In short, "written in Go" for me means with a high probability, just run "go get x" - or download a binary.
Since we are at it, I'd love to hear about better shipping strategies for Python projects.
When you mean shipping, do you mean deploying production apps to the cloud or just downloading/using top-like tools as a user?
I thought we were just talking about resource monitoring something. I think deployment is a totally separate subject. But for a top-like Python tool, I really like "glances". It has way more features than this Go version.
But regarding deployments, everything works if you make your own pip packages stored locally for your project. That way if it works on your clean VM, it works when you push to the cloud.
Agreed in general... But, if you DO direct it to this particular post, you can see it is basically shelling out to get its parameters, or looking at /proc/, which you could just as easily do with bash + ssh. So the only benefit to using go for this is... the runtime overhead of the go libraries?
I think this project was maybe just posted way too early, it doesn't even provide 'top' - there is no breakdown of CPU by PID which is why top has its name... all the files are committed yesterday...

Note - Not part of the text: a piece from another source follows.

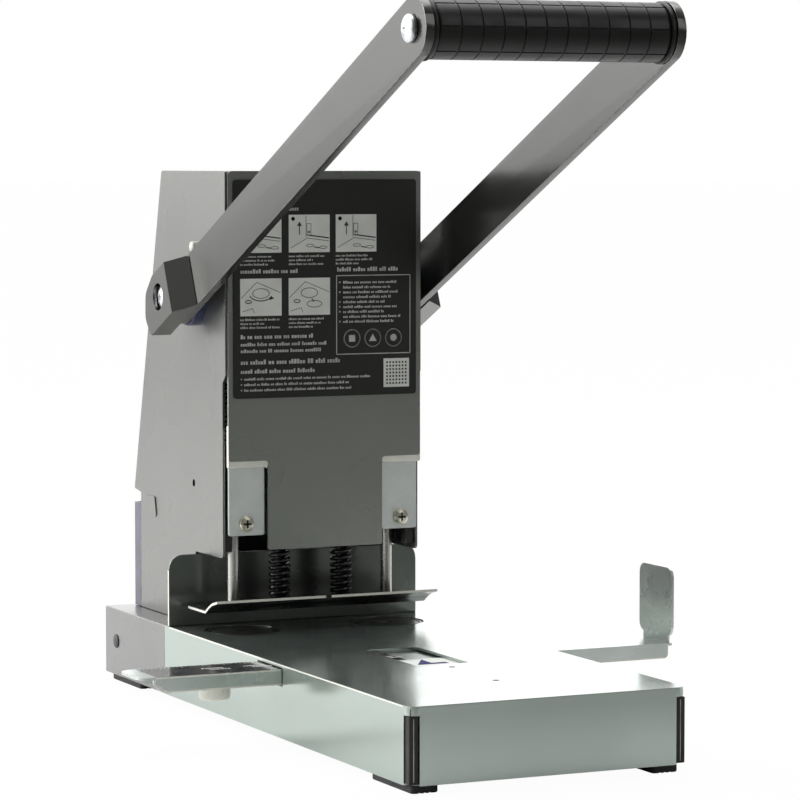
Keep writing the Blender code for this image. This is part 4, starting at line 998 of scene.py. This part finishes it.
def build_base_bend_highlights():
    """Painted highlight: a bright strip where each long wall of the cover bends into its top."""
    for side, word in SIDES:
        line = rectangle(BASE_LOW.y + 6 * MM, BASE_TOP - 0.75 * MM, STOP_FRONT - 0.5 * MM,
                         BASE_TOP - 0.2 * MM)
        ends = sorted((side * (BASE_HIGH.x - 0.3 * MM), side * (BASE_HIGH.x + PROUD)))
        bare_edge_and_highlight_strip("base_bend_highlight_" + word, line, "X", *ends, "frame")


def band(path, width):
    """Outline of a ribbon of even width on the left of a path."""
    left = []
    for i, point in enumerate(path):
        here = Vector(point)
        into = (here - Vector(path[i - 1])).normalized() if i else None
        out = (Vector(path[i + 1]) - here).normalized() if i < len(path) - 1 else into
        into = into or out
        sides = [Vector((-d.y, d.x)) for d in (into, out)]
        mitre = (sides[0] + sides[1]).normalized()
        left.append(tuple(here + mitre * (width / mitre.dot(sides[0]))))
    return list(path) + left[::-1]


def build_stop_seal():
    """Black strip that closes the seam between the stop plate and the cover."""
    seam = rectangle(-STOP_HIGH.x + 0.1 * MM, STOP_LOW.y + 0.1 * MM, STOP_HIGH.x - 0.1 * MM,
                     STOP_HIGH.y - 0.1 * MM)
    piece("stop_seal", slab(seam, "Z", BASE_TOP + 0.01 * MM, BASE_TOP + 0.36 * MM), "frame", "foot")


def build_guide_rim_and_fold_highlight():
    """Bright sheared rim of the guide's front flange, and a painted highlight along its fold line."""
    shoulder, low = GUIDE_TOP - 2.8 * MM, GUIDE_LOW.z
    start, round_r = GUIDE_LOW.x + 6.8 * MM, 7.0 * MM
    curve = [(start, GUIDE_TOP - 1.0 * MM), (start, shoulder)]
    curve += [(start + round_r * (1 - math.cos(a)), shoulder - (shoulder - low) * math.sin(a))
              for a in (math.pi / 2 * k / 8 for k in range(1, 9))]
    curve.append((GUIDE_HIGH.x - 4.0 * MM, low))
    # Bright strip along the fold: painted highlight where the top bends into the front flange.
    fold = rectangle(start + 0.6 * MM, GUIDE_TOP - 0.75 * MM, BASE_LOW.x - 1.0 * MM, GUIDE_TOP - 0.15 * MM)
    for name, outline in (("guide_rim", band(curve, 0.6 * MM)), ("guide_fold_highlight", fold)):
        strip = slab(outline, "Y", GUIDE_FRONT - PROUD, GUIDE_FRONT + 0.3 * MM)
        piece(name, strip, "paper_guide", "cut")


def build_notch_lips():
    """Rolled bare edges along the panel's two lower notches and up its sides."""
    notch = BASE_TOP + 81.2 * MM
    drop, roll, corner = 3.4 * MM, 1.2 * MM, 1.6 * MM
    outer, inner = PANEL_HIGH.x, 29.5 * MM
    front = PANEL_LOW.y + 0.12 * MM
    steps = 8
    for side, word in SIDES:
        bm = bmesh.new()
        rings = []
        section = []
        for k in range(steps + 1):
            a = math.pi / 2 * k / steps
            section.append((drop * math.sin(a), roll * (1 - math.cos(a))))
        section += [(d - 0.5 * MM if d > 0.5 * MM else 0.0, y + 0.35 * MM) for d, y in reversed(section)]
        path = [(outer - 0.1 * MM, 0.0)]
        for k in range(steps + 1):
            a = math.pi / 2 * k / steps
            path.append((inner + corner * (1 - math.sin(a)), -corner * (1 - math.cos(a))))
        for x, z in path:
            near_corner = 0.45 if z < -0.8 * MM else 1.0
            rings.append([bm.verts.new((side * x, front + y, notch + 0.3 * MM + z - d * near_corner))
                          for d, y in section])
        loft(bm, rings)
        piece("notch_lip_" + word, mesh_of(bm, angle=50), "frame", "cut")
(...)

I don't think it's about Go itself (as if that makes the software better), but moreso that if you're a Go* developer, you may find the source of such a tool interesting - while Go seems particularly well-suited to writing system utils, perhaps there are parts of the codebase that seem like they may be difficult to implement in the language. Additionally, if the source is in a language one is familiar with, one may find that codebase leading to a deeper understanding of the tool itself.
* Go here being a proxy for any language. The same goes for Rust, Haskell, Javascript, etc - this trend certainly isn't unique to Go.
In the early days of Java, people did say "written in Java" and pure Java libraries were a thing since they're easier to ship as part of a Java app than wrappers of native libraries.
Java has never been very good for command-line tools, though, due to startup time.